For its finish the film ditches the distancing narration and newsreel look and turns on the full nighttime noir ambience. We find out who the mysterious German Mr. Big is, in a plot reveal as melodramatic as any noir potboiler. The main baddie bites the dust, the others are rounded up and given staggering prison sentences, and even an attractive, menial functionary for the German spies get the book thrown at her. J. Edgar gets to show off the prodigious reach of his hi-tech Bureau and Darryl Zanuck’s 20th-Fox breaks new ground for exciting entertainment — it’s not a fantasy, it’s real. But the accompanying disc commentary begs to differ with that conclusion…

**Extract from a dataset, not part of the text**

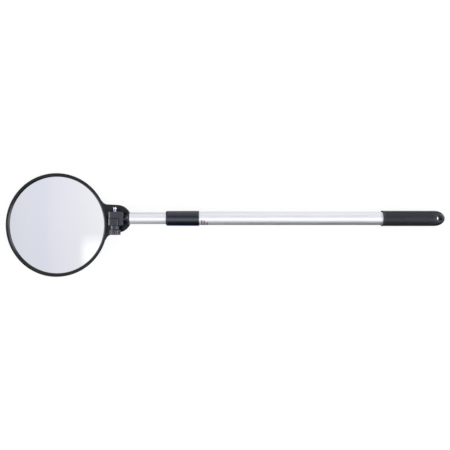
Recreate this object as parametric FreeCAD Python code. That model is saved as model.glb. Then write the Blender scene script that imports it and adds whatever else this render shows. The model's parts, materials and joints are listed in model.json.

The KL Studio Classics Blu-ray of The House on 92nd Street is an immaculate scan and encoding of this fascinating picture. We closely studied it in a class at UCLA. One minute it’s almost a dry educational film, and the next a stylized drama with expressionist lighting. The images look nearly perfect. I tend to miss flaws when the movies are this good, and the only thing that caught my eye was a tiny bit of unsteadiness in one scene. The audio is just as strong.
One of the best things about the old Fox Film Noir series were its commentaries, that often revealed the distortions of truth in Fox’s ‘docu-noir’ pictures. Alain Silver and James Ursini’s commentary on the James Stewart thriller Call Northside 777 is a must-listen for its uncovering of the whitewash of the Chicago police in its supposed true-life story. Eddie Muller’s feature commentary for The House on 92nd Street is just as eye opening. Many of the claims made by the film are specious and misleading. The ‘Christopher’ case shown in the movie is a composite of two real cases — which is why they can show the real arrested spies at the finish — but neither had anything to do with atom secrets. The Bill Dietrich character was actually a German national, not an American college student. * Muller demonstrates that the show’s intent is not to deceive but to inform. All the technical details — relay radio stations, etc — are accurate.
Muller wisely does not take the info from Fox’s publicity files at face value — studio publicity material back then was prone to creating bogus human interest stories out of thin air. The only technical slip-up in Muller’s commentary is when he says that Fox had to invent compact sound equipment for use in the field. I’m sure they did exactly that, but I don’t think it would be needed on The House on 92nd Street anyway, as all the exterior scenes I see either don’t have dialogue, or it’s the kind that can be looped back in the studio.
Another bit of info from Eddie Muller shows us that even in this patriotic film, it’s dangerous to play around with facts. Is it harmless to present made-up events as if they were a true part of the public record? Fox had to assure viewers that the real-life bookstores seen in the film, where actual transfers of spy communication took place, were innocent of any wrongdoing. To me that means they were concerned that some stupid moviegoer might firebomb a bookstore under the bonehead notion that a nest of Nazis was still encamped therein. This seems relevant in terms of the disturbing news item this week, where a diner was targeted for vigilante violence because of ‘fake news.’ It’s a frightening time we live in — fighting Nazis seems much less of a problem than dealing with a culture of lies.
On a scale of Excellent, Good, Fair, and Poor,
The House on 92nd Street Blu-ray rates:
Supplements: Audio Commentary by Eddie Muller, image montage, Trailers
Deaf and Hearing Impaired Friendly? N0; Subtitles: None
Packaging: Keep case
Reviewed: December 7, 2016 Day of Infamy
* Had it been made a couple of years later, with the Cold War announced and American policy transferring villain status from Germany to the Soviet Union, The House on 92nd Street might have preferred to let the hero’s nationality remain German. More than a few movie stories reinforcing the grudge against Germany, were altered to downplay Nazi perfidy, and rehabilitate the reputation of our suddenly vital new ally against Communism.